His memoirs document his own literary, intellectual, artistic and erotic passions. Of the two I have read – My Lives and City Boy – the first is the better. Indiscreet, unashamed, crammed with anecdote and incident and gossip, these books are a window on a very particular kind of life – what I think can only be described as ‘gay high society’.

However, these too make evident a further weakness, and one that seems increasingly pronounced in White’s later work: he is a dreadful name-dropper, something of a snob, and he really does rather love the acclaim and prominence that fame has brought him. And I don't begrudge him this – he has worked fantastically hard, producing enough books to constitute a lifetime’s work for several writers, not just one.  

Interestingly, White may well say that any preoccupation he does have with fame, with wealth and ‘society’, is far from new – indeed, was clearly signalled even in his early novels. For example, the child-narrator of A Boy’s Life, despite being a shy hopelessly clumsy provincial misfit, secretly sees himself as mysteriously powerful and magnetically charming, an aristocrat of refined tastes and sensibilities who will one day assume the sort of life that destiny has quite rightly marked him out for.

But even with these caveats, Edmund White at his best still makes for fascinating reading. His prose can be marvellous and he has been (probably less so now as he enters his eighties) an indefatigable researcher, and this shows to great effect in his biographies (Genet, Proust, Rimbaud). Even when he is essentially recycling previously published writings – as in the quite recent The Unpunished Vice: A Life of Reading – there is more insight and intelligence and style than many writers manage in a lifetime.

It must be acknowledged that White’s long march from criminalised, pre-Stonewall, pre-liberation oppression and outsiderhood to being the rather grand old man of twentieth and twenty-first century gay literature is an extraordinary achievement, and one he has every right to feel a degree of self-satisfaction with.
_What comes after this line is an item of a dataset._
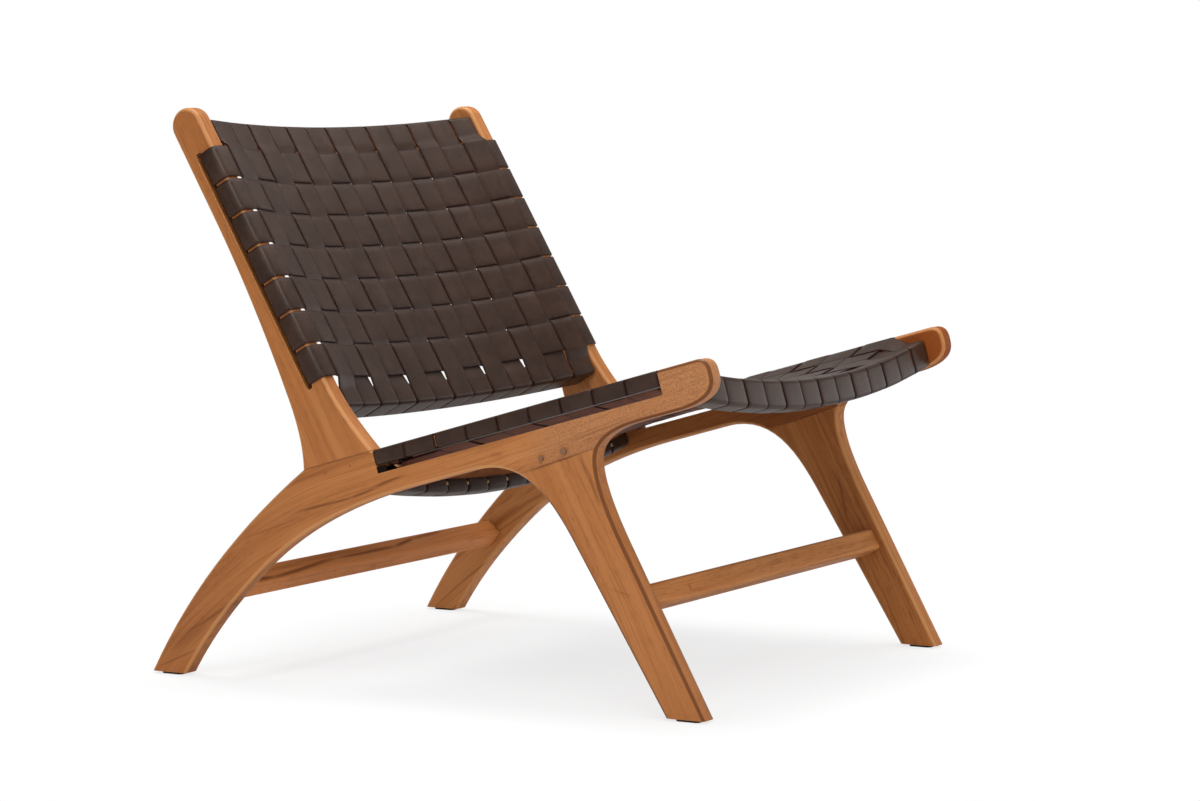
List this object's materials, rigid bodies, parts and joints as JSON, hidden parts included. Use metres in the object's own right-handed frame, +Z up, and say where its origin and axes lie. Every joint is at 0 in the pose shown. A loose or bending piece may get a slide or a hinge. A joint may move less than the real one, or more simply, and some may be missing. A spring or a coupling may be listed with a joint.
{
  "type": "woven leather strap lounge chair",
  "caption": "Low armless lounge chair: solid teak side frames tied by bars and stretchers, with a reclined seat and back woven from flat leather straps.",
  "frame": {"origin": "on the floor, under the centre of the bounding box of the standing chair", "axes": "+X to the left of someone sitting in the chair, +Y from the front of the seat to the rear, +Z up"},
  "size_m": [0.645, 0.7912, 0.6959],
  "materials": {
    "teak": "satin oiled",
    "leather": "semi-matte saddle leather",
    "glide": "matte"
  },
  "bodies": {
    "root": {"right_back_post": "teak", "right_seat_rail": "teak", "right_front_leg": "teak", "left_back_post": "teak", "left_seat_rail": "teak", "left_front_leg": "teak", "back_top_bar": "teak", "back_bottom_bar": "teak", "seat_front_bar": "teak", "seat_rear_bar": "teak", "front_stretcher": "teak", "rear_stretcher": "teak", "right_front_glide": "glide", "right_rear_glide": "glide", "left_front_glide": "glide", "left_rear_glide": "glide", "back_cross_strap_1": "leather", "back_cross_strap_2": "leather", "back_cross_strap_3": "leather", "back_cross_strap_4": "leather", "back_cross_strap_5": "leather", "back_cross_strap_6": "leather", "back_cross_strap_7": "leather", "back_upright_strap_1": "leather", "back_upright_strap_2": "leather", "back_upright_strap_3": "leather", "back_upright_strap_4": "leather", "back_upright_strap_5": "leather", "back_upright_strap_6": "leather", "back_upright_strap_7": "leather", "back_upright_strap_8": "leather", "back_upright_strap_9": "leather", "back_upright_strap_10": "leather", "back_upright_strap_11": "leather", "back_upright_strap_12": "leather", "back_upright_strap_13": "leather", "seat_cross_strap_1": "leather", "seat_cross_strap_2": "leather", "seat_cross_strap_3": "leather", "seat_cross_strap_4": "leather", "seat_cross_strap_5": "leather", "seat_cross_strap_6": "leather", "seat_cross_strap_7": "leather", "seat_cross_strap_8": "leather", "seat_cross_strap_9": "leather", "seat_long_strap_1": "leather", "seat_long_strap_2": "leather", "seat_long_strap_3": "leather", "seat_long_strap_4": "leather", "seat_long_strap_5": "leather", "seat_long_strap_6": "leather", "seat_long_strap_7": "leather", "seat_long_strap_8": "leather", "seat_long_strap_9": "leather", "seat_long_strap_10": "leather", "seat_long_strap_11": "leather", "seat_long_strap_12": "leather", "seat_long_strap_13": "leather"}
  },
  "joints": []
}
But some gay readers, I know, now criticise White for being an essentially old-fashioned figure, a gay stereotype of the 1970s rather than an exemplar for gay life in the twenty-first century. I think this rather misses the point and ignores everything that most characterises the man. An old Kirkus Reviews piece from 1994 puts it better than I can hope to. Writing of one of White’s earlier collections of non-fiction, the piece says that the essays are “aesthetically, not ideologically, driven”, their homosexuality “presented as a fact to be examined…not as an issue to be propagandized”.

I think this could apply to almost everything White has written and touches on a deep truth about him. Circumstances may have demanded that he take his place at the barricades of gay liberation, but in fact he belongs to a much earlier generation and milieu. Aristocratic in spirit if not in fact, his principal model is surely Proust and the international cultural beau monde White now belongs to would certainly be recognisable to Proust.

It has taken a long and superhuman effort but Edmund White is where he always intended to be.